• [The records]

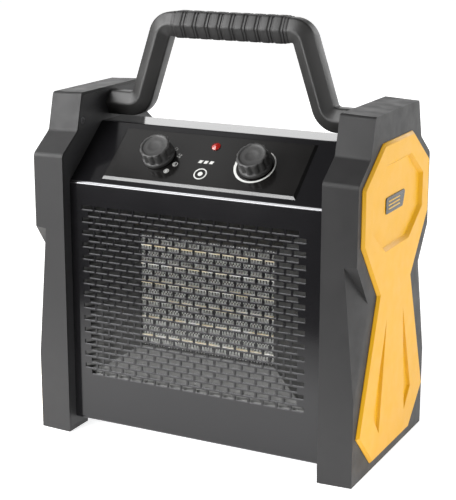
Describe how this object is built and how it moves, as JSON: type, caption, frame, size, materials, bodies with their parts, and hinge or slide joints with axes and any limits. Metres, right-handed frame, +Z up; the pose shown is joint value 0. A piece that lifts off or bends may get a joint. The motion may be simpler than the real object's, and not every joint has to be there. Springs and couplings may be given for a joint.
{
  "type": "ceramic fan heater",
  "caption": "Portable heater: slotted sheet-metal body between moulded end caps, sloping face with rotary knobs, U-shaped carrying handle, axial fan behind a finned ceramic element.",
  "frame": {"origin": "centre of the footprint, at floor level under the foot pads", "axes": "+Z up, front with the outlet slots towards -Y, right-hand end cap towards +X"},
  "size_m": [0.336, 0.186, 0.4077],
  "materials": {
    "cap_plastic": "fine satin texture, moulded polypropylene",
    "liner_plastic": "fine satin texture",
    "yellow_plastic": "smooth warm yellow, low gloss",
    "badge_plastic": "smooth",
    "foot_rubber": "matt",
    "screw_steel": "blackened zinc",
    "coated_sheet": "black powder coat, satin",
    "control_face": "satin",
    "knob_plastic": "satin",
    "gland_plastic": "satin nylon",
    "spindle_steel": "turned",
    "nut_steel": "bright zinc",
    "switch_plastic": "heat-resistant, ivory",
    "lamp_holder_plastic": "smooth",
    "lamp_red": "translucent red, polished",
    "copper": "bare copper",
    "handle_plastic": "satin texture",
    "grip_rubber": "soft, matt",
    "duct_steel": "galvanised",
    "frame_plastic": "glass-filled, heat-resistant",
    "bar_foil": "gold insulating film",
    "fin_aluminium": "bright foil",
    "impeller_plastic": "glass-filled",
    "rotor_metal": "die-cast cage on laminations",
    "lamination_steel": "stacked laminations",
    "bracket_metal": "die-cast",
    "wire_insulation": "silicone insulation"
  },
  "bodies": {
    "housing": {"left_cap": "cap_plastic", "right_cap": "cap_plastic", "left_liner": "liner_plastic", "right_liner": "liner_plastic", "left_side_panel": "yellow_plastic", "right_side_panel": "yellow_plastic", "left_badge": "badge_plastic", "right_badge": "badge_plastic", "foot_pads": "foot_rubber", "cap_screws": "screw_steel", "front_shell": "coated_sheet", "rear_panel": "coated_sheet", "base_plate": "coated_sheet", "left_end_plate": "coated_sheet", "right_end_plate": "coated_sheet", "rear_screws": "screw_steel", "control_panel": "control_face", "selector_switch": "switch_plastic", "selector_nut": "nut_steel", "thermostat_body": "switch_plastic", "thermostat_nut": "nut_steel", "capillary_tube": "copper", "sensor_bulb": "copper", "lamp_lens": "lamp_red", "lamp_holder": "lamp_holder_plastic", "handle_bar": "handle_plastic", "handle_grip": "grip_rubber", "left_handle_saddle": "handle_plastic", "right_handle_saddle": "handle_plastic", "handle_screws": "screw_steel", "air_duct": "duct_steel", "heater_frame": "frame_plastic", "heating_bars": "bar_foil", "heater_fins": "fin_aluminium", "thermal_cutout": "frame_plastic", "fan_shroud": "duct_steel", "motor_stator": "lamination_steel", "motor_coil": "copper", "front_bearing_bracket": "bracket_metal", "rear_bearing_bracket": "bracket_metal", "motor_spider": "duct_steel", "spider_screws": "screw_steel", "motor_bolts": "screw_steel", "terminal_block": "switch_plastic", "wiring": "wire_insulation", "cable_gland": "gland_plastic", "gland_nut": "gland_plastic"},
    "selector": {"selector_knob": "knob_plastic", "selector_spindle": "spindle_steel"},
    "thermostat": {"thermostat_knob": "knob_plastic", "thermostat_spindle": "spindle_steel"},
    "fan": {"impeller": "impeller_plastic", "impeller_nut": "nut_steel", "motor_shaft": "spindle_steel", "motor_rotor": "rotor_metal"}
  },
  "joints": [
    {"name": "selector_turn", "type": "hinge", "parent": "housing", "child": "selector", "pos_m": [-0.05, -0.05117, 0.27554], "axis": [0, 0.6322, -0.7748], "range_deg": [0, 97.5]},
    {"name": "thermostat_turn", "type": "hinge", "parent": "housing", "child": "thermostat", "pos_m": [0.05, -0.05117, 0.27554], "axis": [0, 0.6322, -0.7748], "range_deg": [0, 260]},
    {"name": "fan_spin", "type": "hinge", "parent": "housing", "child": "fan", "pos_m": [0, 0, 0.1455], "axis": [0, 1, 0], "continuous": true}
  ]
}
--
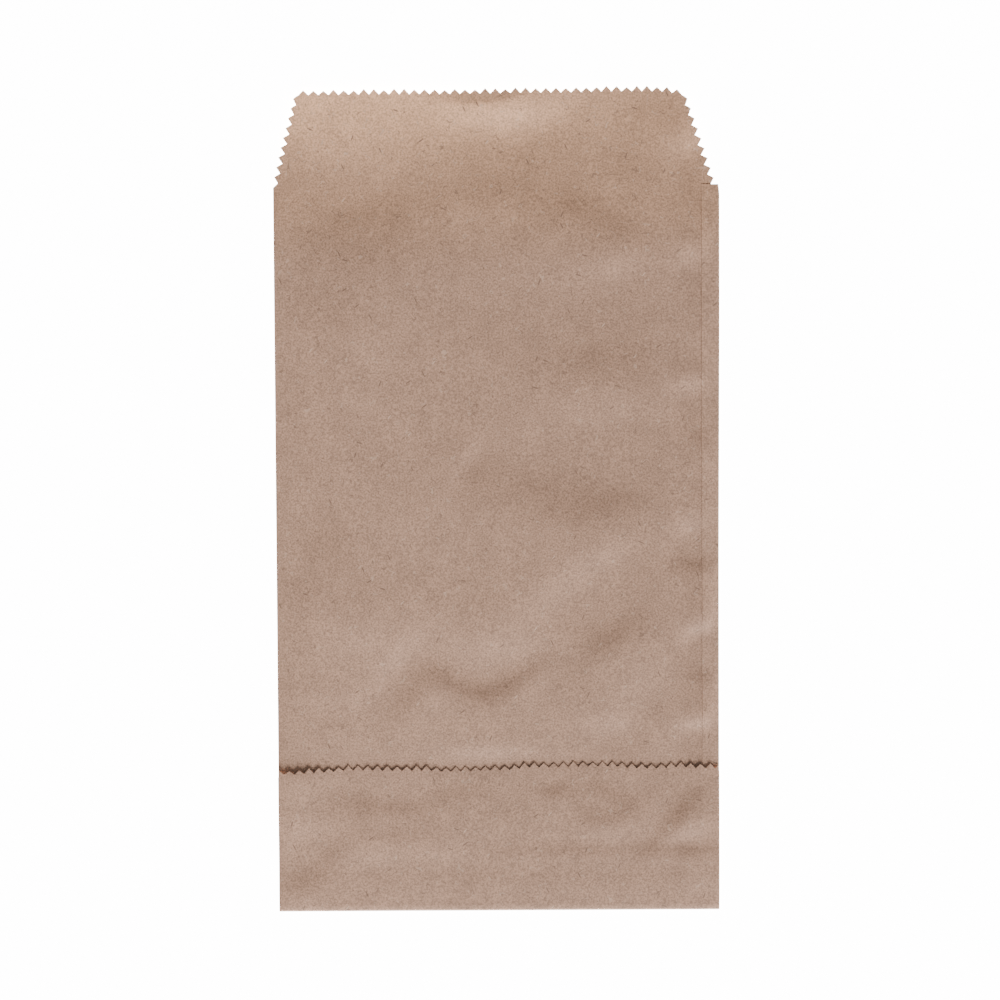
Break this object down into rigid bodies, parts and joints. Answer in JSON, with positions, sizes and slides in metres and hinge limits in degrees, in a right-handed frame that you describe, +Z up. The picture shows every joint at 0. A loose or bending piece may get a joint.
==
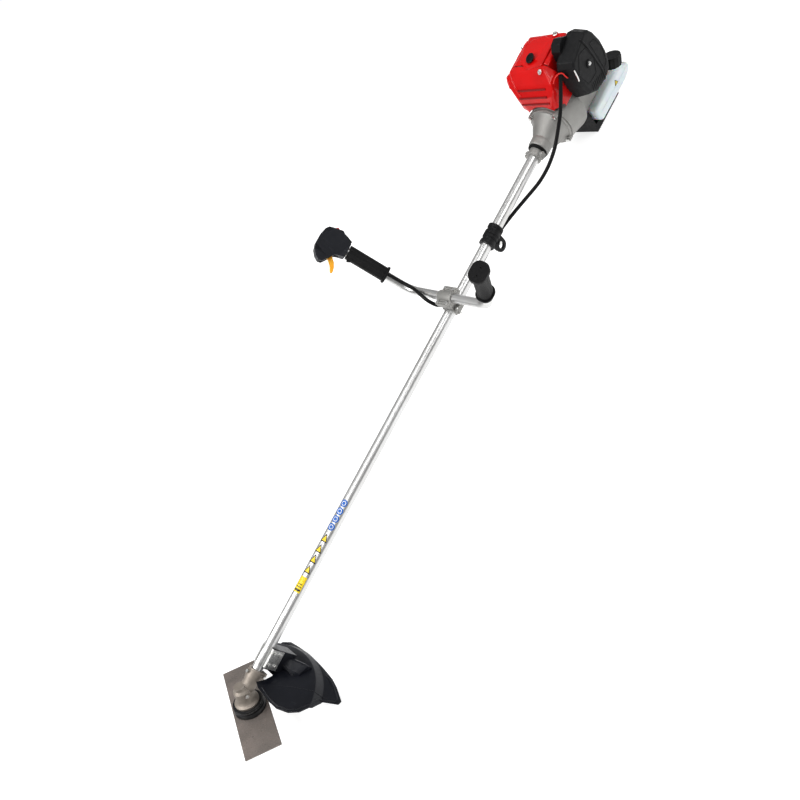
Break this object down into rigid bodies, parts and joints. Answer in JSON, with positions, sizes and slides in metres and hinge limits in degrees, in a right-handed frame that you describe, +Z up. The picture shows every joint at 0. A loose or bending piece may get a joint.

• [Set exercise]
Scan the data for the word "with" and copy every line where it shows up.

• [Complete answer]
Describe how this object is built and how it moves, as JSON: type, caption, frame, size, materials, bodies with their parts, and hinge or slide joints with axes and any limits. Metres, right-handed frame, +Z up; the pose shown is joint value 0. A piece that lifts off or bends may get a joint. The motion may be simpler than the real object's, and not every joint has to be there. Springs and couplings may be given for a joint.
  "caption": "Portable heater: slotted sheet-metal body between moulded end caps, sloping face with rotary knobs, U-shaped carrying handle, axial fan behind a finned ceramic element.",
  "frame": {"origin": "centre of the footprint, at floor level under the foot pads", "axes": "+Z up, front with the outlet slots towards -Y, right-hand end cap towards +X"},
Break this object down into rigid bodies, parts and joints. Answer in JSON, with positions, sizes and slides in metres and hinge limits in degrees, in a right-handed frame that you describe, +Z up. The picture shows every joint at 0. A loose or bending piece may get a joint.
Break this object down into rigid bodies, parts and joints. Answer in JSON, with positions, sizes and slides in metres and hinge limits in degrees, in a right-handed frame that you describe, +Z up. The picture shows every joint at 0. A loose or bending piece may get a joint.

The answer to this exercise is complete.